START

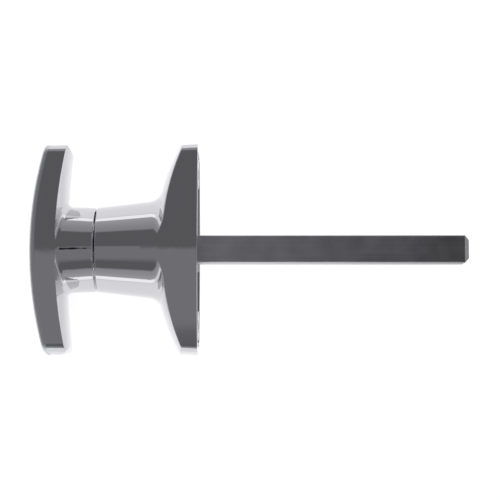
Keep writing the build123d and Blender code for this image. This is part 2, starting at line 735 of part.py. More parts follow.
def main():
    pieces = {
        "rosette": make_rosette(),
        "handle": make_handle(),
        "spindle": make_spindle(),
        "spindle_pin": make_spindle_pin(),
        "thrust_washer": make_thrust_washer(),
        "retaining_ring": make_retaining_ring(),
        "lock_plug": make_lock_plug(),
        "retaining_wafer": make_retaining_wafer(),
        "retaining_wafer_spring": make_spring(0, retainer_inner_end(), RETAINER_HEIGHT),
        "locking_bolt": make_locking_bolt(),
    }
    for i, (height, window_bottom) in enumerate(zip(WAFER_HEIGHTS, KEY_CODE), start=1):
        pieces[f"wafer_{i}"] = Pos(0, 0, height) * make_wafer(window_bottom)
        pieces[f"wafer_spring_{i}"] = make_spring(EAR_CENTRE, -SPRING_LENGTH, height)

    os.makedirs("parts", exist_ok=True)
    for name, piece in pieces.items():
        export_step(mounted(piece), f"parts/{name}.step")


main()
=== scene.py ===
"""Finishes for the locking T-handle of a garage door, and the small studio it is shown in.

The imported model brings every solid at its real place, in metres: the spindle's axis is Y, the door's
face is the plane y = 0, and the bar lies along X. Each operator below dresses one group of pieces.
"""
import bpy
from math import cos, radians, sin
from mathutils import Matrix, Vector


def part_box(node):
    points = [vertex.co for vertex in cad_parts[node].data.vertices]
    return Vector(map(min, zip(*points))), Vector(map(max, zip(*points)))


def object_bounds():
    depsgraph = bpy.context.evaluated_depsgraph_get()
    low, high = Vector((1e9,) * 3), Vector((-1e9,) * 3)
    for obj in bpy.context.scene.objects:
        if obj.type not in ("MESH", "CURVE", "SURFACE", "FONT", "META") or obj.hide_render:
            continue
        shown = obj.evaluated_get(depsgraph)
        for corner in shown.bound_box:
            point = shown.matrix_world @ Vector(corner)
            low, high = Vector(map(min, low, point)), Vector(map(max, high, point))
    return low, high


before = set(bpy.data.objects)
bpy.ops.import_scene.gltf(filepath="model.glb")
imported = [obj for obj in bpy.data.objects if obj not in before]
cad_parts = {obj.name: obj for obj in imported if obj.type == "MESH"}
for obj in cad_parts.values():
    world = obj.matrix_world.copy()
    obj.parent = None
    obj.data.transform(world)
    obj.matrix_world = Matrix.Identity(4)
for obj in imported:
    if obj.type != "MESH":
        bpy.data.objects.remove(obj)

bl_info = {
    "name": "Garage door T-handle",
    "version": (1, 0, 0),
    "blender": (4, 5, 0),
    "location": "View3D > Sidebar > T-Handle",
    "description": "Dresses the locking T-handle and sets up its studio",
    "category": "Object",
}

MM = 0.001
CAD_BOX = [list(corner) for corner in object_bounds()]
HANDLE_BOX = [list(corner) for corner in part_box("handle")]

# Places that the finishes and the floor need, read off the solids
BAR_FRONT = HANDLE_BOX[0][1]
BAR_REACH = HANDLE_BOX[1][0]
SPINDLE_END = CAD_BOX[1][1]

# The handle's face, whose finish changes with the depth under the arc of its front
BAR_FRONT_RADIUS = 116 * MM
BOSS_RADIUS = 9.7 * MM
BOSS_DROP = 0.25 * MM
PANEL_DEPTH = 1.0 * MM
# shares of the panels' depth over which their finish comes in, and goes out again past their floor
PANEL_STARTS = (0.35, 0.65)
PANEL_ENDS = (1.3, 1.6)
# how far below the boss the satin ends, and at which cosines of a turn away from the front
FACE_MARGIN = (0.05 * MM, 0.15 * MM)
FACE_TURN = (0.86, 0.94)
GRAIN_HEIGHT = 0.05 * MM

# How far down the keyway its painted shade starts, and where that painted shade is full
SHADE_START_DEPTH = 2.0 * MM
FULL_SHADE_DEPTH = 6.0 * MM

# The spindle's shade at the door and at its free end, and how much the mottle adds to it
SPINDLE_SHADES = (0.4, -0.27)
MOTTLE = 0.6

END

#### TASK OBJECTIVE
Take the listing above and repeat exactly the lines from the one containing "for name, piece" through the one containing "obj.parent = None", both included.

#### THE OUTPUT
    for name, piece in pieces.items():
        export_step(mounted(piece), f"parts/{name}.step")


main()
=== scene.py ===
"""Finishes for the locking T-handle of a garage door, and the small studio it is shown in.

The imported model brings every solid at its real place, in metres: the spindle's axis is Y, the door's
face is the plane y = 0, and the bar lies along X. Each operator below dresses one group of pieces.
"""
import bpy
from math import cos, radians, sin
from mathutils import Matrix, Vector


def part_box(node):
    points = [vertex.co for vertex in cad_parts[node].data.vertices]
    return Vector(map(min, zip(*points))), Vector(map(max, zip(*points)))


def object_bounds():
    depsgraph = bpy.context.evaluated_depsgraph_get()
    low, high = Vector((1e9,) * 3), Vector((-1e9,) * 3)
    for obj in bpy.context.scene.objects:
        if obj.type not in ("MESH", "CURVE", "SURFACE", "FONT", "META") or obj.hide_render:
            continue
        shown = obj.evaluated_get(depsgraph)
        for corner in shown.bound_box:
            point = shown.matrix_world @ Vector(corner)
            low, high = Vector(map(min, low, point)), Vector(map(max, high, point))
    return low, high


before = set(bpy.data.objects)
bpy.ops.import_scene.gltf(filepath="model.glb")
imported = [obj for obj in bpy.data.objects if obj not in before]
cad_parts = {obj.name: obj for obj in imported if obj.type == "MESH"}
for obj in cad_parts.values():
    world = obj.matrix_world.copy()
    obj.parent = None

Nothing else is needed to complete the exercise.